Smoke cloud forecast

 

Using the atmospheric models, we can predict the winds in the atmosphere and the trajectory of these smoke clouds. One such model which does this by default is the GEOS-5 model from NASA.

Below is the video of the thick smoke cloud originating from the California and Oregon wildfires spreading across the United States, North Atlantic, and now also reaching Europe. We can see the sequence of the developing smoke cloud from Sept 20th until the 24th, 2020.

 

Let’s see some more details:

North American continent

 

Smoke cloud has been very thick over North America also this weekend, but conditions are finally improving with moist and cooler air coming into the West Coast.

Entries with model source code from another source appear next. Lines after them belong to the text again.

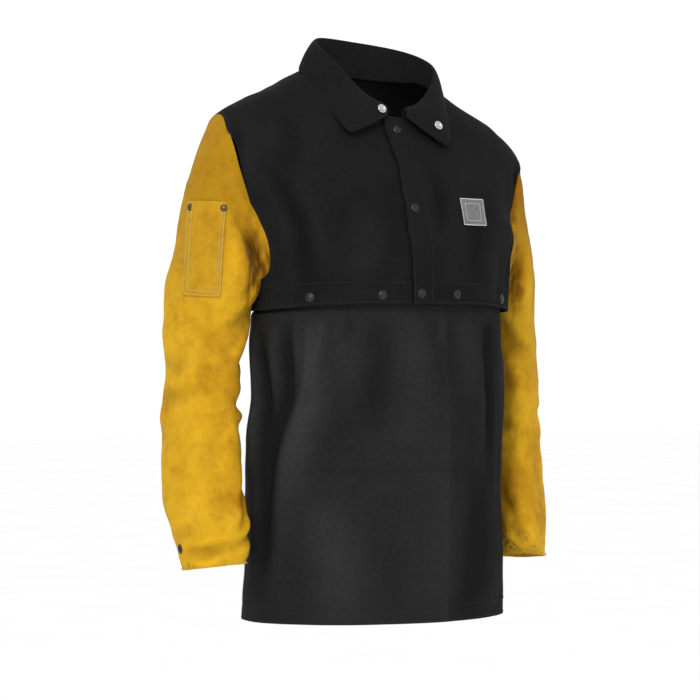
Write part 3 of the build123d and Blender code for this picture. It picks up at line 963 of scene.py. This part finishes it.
degrees = np.degrees(turn)
half_turn = np.where(degrees > 180, 360 - degrees, degrees)
side = np.where(degrees > 180, 1.0, -1.0)
edge = spline(LEAF_EDGE, half_turn)
edge = np.stack([edge[:, 0] * side, edge[:, 1], edge[:, 2]], -1)
top = np.stack([fold_x, fold_y, head], -1)
outward_way = np.stack([stand_x, stand_y - NECK_Y, np.zeros_like(stand_x)], -1)
outward_way = outward_way / np.linalg.norm(outward_way, axis=1, keepdims=True)
up = np.array([0, 0, 1.0])
width = np.linalg.norm(edge - top, axis=1, keepdims=True)
top = top - outward_way * 1.0 - up * 2.0
first = top + up * np.minimum(9.0, width * 0.35) + outward_way * 1.0
second = top + (edge - top) * 0.32 + up * np.minimum(7.0, width * 0.25) + outward_way * 6.0
third = top + (edge - top) * 0.70 + outward_way * 5.0
part = np.linspace(0, 1, 34)[:, None, None]
leaf = (
    (1 - part) ** 4 * top
    + 4 * (1 - part) ** 3 * part * first
    + 6 * (1 - part) ** 2 * part**2 * second
    + 4 * (1 - part) * part**3 * third
    + part**4 * edge
)
leaf = lean(leaf)
leaf = leaf + (0.9 * wavy(leaf, 38.0, 33) * part[..., 0])[..., None] * [0.6, 0.6, 0.5]
flat = np.stack(np.broadcast_arrays(turn[None, :] * 90.0, part[..., 0] * 55.0), -1)
leaf_piece = orient(grid_piece("collar_leaf_cloth", leaf, flat))
leaf_tree = tree_of(leaf_piece)
fit(thicken(leaf_piece, CLOTH * 1.5), YOKE_CLOTH, ["collar_leaf"])

# ---- bib ----
BIB_EDGE = math.acos((BIB_MIDDLE_Y - BIB_EDGE_Y) / 123.0)


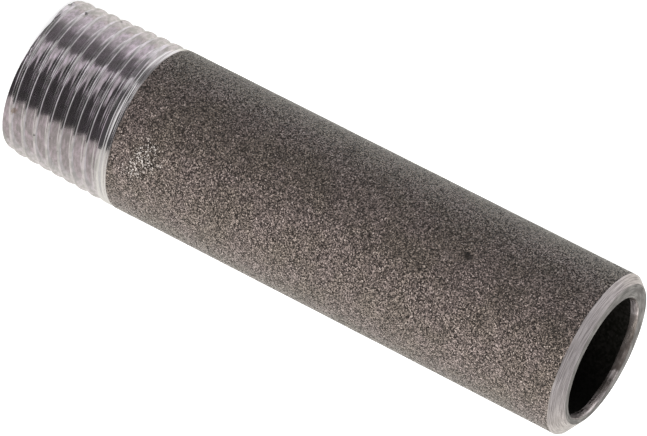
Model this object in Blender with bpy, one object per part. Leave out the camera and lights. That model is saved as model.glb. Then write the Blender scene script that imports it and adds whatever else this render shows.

Today (Monday, Sept 21st), a thick smoke cloud was mainly spread across the northern US and Canada.

And with the decreasing number of fires, the less dense thickness of the smoke cloud is forecast in the coming days. The overall situation across the US and Canada is finally improving!

North Atlantic and Europe

 

The prevailing western shift pattern has brought the smoke cloud across the North Atlantic this past weekend. It has been particularly thick over northwestern Europe on Sunday!

By Monday (today), the smoke has spread into northern Europe, as the remnants of the ex-hurricane Sally were rapidly moving across the Atlantic into the far northeast Atlantic. Powerful southwesterly winds pushed the smoke into Scandinavia.

Notice there are also quite thick aerosols over the Mediterranean. Those are actually Saharan dust particles advecting northward across Italy towards the Alps ahead of a shallow upper low over southwestern Europe.

Later this week, a major pattern change is forecast over Europe. A quite significant deep trough will bring the fall weather into a large part of Europe. Also much cooler weather and lots of rain in some areas.

This pattern will flush away the dust from central Europe and the Mediterranean. However, some smoke aerosols will remain over Scandinavia as favorable winds should maintain the air mass over the northern parts of Europe.

CAMS data & forecasts

 

The attached maps in this article are a result of the Copernicus Atmosphere Monitoring Service (CAMS) which is monitoring the scale and intensity of the fires and the transport of the resultant smoke across the globe.

The maps indicate an ‘Aerosol optical depth’. It is a measure of how much sunlight is blocked by aerosol particles in the atmosphere. CAMS motoring service analyses and forecasts, combining both satellite and ground observation into the final product.

CAMS data has shown that the thickest smoke cloud has been accumulating off the US coast over the Pacific Ocean first. But then, the pattern change has advected the smoke across North America through mid-September, over both the US and Canada.

CAMS forecasts predicted that the smoke cloud will continue over the North Atlantic and will reach northern Europe this past weekend.

Note: The smoke might not be seen anymore at this distance. But the particles can still reach very long distances, only visible with instrumentation.